▶ [To be done]
How many of the lines that follow contain the word "code"? Give only the number.

▶ [Provided material]
----------------

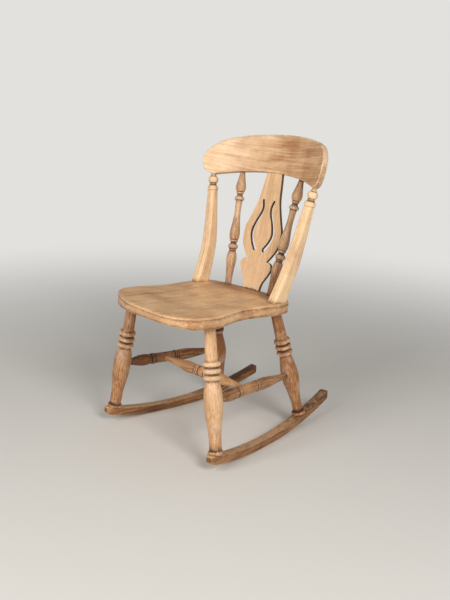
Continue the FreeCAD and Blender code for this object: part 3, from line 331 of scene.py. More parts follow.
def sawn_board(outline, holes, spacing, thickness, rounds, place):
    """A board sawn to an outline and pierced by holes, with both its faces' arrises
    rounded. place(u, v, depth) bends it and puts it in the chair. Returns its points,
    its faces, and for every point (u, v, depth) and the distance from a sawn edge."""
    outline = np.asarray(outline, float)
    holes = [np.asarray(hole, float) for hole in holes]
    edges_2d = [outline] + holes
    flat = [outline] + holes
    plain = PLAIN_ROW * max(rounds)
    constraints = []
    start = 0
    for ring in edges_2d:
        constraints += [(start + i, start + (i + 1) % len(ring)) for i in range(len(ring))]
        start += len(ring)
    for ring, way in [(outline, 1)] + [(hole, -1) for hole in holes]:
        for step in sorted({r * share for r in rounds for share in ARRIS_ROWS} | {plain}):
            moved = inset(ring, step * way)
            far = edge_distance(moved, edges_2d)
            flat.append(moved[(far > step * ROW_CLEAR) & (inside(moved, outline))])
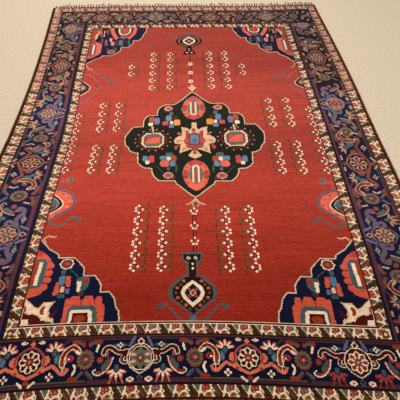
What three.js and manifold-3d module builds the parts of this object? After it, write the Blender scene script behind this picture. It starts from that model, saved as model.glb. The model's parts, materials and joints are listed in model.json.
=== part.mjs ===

----------------

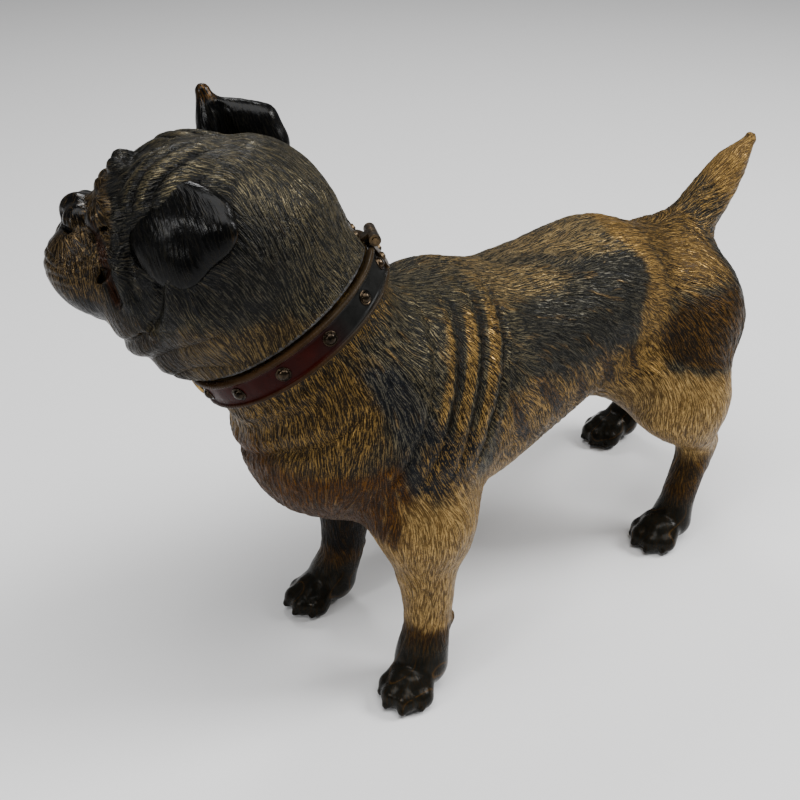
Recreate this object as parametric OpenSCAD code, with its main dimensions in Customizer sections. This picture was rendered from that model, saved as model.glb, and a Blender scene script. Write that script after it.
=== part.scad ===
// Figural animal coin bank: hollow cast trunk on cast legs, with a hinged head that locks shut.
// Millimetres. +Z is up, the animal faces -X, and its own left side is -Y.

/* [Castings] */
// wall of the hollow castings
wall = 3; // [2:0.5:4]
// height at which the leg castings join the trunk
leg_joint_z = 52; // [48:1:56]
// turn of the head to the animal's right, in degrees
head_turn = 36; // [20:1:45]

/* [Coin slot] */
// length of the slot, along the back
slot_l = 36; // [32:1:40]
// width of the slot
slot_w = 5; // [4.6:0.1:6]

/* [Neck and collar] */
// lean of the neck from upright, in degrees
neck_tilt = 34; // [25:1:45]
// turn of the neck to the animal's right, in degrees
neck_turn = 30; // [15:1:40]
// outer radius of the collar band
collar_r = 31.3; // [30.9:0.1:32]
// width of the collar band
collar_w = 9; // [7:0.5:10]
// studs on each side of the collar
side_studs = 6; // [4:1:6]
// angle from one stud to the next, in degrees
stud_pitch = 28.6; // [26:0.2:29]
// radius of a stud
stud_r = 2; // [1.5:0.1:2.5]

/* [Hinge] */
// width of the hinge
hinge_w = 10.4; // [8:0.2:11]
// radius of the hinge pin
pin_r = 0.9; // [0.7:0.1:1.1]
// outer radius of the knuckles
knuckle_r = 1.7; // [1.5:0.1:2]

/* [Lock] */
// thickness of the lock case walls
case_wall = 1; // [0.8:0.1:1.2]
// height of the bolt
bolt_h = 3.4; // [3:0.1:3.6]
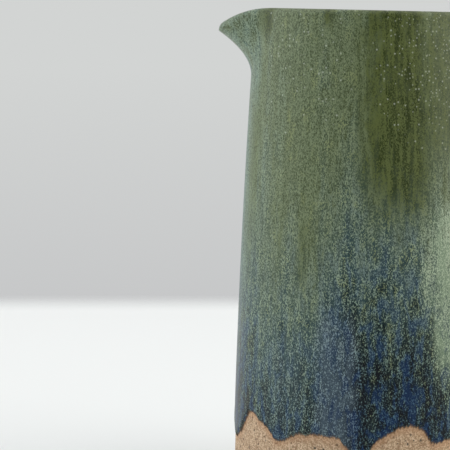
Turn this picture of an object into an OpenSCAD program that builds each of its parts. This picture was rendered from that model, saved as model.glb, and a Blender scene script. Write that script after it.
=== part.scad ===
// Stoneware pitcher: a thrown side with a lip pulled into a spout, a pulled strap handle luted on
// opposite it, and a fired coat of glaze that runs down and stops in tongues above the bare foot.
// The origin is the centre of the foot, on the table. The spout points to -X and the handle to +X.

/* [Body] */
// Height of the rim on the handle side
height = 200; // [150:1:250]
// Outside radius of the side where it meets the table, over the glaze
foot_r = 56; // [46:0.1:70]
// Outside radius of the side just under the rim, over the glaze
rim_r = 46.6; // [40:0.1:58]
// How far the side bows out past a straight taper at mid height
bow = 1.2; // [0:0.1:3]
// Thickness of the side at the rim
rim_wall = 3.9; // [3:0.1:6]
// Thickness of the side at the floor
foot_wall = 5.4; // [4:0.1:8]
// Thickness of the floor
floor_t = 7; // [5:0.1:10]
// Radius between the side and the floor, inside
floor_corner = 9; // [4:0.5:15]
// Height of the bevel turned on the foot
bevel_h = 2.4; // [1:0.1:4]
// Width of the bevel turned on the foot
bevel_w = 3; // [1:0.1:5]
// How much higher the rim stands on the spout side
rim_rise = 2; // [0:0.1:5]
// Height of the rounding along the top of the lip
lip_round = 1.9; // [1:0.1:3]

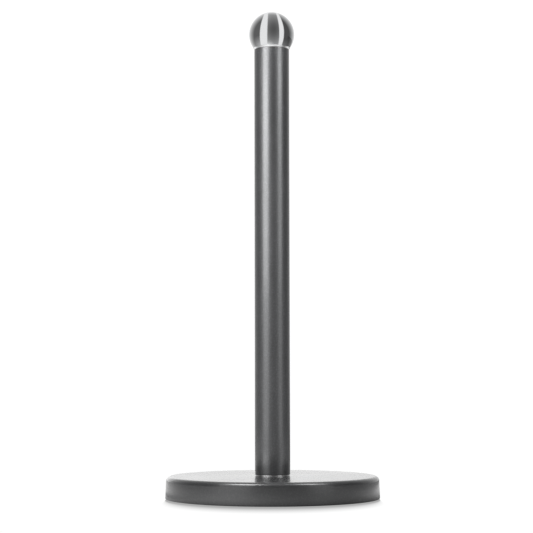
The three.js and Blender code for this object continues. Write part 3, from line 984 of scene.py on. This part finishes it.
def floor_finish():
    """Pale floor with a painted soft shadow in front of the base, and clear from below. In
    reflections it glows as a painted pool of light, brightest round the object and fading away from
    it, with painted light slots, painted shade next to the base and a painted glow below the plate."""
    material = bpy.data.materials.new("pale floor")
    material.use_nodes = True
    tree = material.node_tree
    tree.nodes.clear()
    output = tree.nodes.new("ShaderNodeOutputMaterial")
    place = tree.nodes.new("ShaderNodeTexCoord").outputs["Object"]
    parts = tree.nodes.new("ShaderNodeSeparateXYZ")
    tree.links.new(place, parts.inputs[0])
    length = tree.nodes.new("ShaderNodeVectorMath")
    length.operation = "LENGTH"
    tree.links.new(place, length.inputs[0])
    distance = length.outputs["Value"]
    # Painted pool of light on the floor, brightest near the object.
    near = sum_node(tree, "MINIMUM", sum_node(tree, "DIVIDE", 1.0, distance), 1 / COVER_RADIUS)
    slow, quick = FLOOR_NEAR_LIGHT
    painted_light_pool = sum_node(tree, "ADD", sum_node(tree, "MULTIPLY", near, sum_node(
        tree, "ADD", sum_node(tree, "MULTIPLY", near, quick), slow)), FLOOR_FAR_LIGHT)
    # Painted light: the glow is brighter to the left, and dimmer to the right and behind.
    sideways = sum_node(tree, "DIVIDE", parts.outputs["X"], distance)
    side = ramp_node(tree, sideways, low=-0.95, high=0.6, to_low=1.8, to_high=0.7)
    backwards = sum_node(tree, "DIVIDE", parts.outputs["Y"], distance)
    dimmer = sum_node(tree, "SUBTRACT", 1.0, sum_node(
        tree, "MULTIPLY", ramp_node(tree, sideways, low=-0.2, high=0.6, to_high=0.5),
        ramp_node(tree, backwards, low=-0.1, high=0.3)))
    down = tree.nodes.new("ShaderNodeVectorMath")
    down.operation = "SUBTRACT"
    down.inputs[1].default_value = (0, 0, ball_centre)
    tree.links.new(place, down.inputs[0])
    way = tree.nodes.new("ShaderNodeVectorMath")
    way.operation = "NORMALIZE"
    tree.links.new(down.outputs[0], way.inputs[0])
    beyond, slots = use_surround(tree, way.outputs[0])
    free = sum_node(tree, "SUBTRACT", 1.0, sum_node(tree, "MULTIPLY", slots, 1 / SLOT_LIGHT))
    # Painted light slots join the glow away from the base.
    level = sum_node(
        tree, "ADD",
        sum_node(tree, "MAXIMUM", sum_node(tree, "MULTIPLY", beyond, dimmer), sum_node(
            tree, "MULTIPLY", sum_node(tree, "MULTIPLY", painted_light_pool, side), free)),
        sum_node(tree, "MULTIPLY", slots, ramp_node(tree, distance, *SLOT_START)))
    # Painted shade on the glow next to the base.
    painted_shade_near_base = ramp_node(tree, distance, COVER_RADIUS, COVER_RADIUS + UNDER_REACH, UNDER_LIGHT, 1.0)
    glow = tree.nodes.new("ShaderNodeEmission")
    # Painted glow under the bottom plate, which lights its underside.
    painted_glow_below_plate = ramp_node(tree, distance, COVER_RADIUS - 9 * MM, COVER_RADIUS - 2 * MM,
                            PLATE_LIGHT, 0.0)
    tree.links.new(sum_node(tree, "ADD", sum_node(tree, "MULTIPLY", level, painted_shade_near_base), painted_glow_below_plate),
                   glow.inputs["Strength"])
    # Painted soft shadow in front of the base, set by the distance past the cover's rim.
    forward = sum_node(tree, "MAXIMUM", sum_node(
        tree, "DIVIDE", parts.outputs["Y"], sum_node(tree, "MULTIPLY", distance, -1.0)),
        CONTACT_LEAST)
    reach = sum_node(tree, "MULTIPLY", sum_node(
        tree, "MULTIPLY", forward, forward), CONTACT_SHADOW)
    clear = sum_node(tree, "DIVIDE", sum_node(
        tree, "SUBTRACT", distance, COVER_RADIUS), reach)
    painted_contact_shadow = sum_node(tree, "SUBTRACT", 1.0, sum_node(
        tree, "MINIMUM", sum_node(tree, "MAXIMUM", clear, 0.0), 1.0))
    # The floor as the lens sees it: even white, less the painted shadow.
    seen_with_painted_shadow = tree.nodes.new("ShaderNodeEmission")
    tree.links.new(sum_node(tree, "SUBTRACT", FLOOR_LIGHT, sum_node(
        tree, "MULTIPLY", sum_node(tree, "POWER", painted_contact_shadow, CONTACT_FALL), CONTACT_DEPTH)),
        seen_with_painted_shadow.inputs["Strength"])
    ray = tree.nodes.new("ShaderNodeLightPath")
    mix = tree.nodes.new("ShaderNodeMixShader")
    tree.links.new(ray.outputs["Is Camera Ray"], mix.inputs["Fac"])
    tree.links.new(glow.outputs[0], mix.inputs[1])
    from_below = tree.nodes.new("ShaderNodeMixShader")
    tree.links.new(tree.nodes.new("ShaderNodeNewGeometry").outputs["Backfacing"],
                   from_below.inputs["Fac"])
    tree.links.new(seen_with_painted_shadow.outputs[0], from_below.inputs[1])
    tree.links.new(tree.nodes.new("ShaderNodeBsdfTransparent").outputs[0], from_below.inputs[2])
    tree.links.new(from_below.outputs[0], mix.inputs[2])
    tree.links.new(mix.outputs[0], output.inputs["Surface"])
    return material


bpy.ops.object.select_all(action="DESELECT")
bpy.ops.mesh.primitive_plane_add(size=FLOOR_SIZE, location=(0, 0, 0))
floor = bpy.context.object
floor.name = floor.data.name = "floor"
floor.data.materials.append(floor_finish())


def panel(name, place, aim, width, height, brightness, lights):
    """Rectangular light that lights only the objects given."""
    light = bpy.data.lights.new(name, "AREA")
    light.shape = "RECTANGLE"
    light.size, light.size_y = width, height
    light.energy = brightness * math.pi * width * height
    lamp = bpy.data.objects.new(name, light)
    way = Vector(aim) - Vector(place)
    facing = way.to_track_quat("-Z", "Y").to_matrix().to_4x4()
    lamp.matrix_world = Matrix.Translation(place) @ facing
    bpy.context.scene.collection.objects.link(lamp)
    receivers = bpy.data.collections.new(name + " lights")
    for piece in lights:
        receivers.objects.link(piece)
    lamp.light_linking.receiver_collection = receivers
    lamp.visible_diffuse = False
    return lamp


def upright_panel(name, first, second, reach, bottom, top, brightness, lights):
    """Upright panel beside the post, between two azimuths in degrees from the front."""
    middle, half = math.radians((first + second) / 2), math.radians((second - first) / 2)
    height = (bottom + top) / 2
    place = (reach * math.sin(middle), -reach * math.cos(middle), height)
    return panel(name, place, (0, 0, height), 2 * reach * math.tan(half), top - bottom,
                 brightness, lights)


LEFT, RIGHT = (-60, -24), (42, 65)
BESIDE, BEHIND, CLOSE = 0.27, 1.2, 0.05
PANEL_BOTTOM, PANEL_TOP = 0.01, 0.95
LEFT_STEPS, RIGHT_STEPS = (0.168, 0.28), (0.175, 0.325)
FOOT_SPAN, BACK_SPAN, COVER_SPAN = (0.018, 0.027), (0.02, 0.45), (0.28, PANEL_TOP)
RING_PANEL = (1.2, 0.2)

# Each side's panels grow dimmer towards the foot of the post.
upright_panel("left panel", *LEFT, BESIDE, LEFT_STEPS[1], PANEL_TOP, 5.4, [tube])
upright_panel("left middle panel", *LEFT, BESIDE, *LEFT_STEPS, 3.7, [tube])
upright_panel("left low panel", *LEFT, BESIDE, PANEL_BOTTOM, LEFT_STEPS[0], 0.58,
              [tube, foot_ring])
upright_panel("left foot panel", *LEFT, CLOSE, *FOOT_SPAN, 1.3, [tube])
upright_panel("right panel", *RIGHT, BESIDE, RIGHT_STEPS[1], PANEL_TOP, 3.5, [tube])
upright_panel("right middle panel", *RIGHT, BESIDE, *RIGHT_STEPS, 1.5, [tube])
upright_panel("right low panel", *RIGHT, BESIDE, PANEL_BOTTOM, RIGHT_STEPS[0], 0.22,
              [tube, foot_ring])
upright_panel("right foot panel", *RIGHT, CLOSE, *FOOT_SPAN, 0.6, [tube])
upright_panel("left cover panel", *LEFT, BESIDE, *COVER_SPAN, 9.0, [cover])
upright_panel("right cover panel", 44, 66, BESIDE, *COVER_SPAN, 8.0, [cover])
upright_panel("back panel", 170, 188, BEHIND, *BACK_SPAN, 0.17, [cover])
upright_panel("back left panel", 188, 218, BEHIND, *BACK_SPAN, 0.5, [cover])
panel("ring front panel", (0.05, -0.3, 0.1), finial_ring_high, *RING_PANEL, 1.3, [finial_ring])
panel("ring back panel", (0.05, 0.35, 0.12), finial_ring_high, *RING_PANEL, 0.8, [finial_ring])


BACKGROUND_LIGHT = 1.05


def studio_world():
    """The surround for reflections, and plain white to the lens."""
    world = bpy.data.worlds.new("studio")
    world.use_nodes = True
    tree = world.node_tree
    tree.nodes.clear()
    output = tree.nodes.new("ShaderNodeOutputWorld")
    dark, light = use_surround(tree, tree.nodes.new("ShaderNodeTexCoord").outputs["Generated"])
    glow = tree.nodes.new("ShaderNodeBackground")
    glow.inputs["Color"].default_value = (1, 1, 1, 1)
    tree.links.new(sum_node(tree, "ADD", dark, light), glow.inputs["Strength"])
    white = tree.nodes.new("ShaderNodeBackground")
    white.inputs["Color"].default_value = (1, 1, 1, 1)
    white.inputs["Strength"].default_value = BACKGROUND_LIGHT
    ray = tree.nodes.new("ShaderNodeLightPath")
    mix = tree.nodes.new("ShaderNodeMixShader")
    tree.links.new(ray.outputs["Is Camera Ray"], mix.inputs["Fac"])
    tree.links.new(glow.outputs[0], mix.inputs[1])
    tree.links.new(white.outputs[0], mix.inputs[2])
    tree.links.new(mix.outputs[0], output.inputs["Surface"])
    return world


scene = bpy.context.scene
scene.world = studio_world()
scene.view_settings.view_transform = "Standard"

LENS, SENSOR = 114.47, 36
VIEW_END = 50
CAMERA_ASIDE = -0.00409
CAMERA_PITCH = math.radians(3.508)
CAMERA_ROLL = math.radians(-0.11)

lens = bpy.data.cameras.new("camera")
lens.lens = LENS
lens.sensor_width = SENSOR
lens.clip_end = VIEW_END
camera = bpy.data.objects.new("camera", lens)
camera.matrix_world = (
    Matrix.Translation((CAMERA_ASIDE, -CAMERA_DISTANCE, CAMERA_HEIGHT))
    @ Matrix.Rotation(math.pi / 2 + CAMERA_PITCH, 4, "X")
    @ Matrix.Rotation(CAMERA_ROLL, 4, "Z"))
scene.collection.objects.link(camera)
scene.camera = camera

----------------

▶ [Result of the task]
3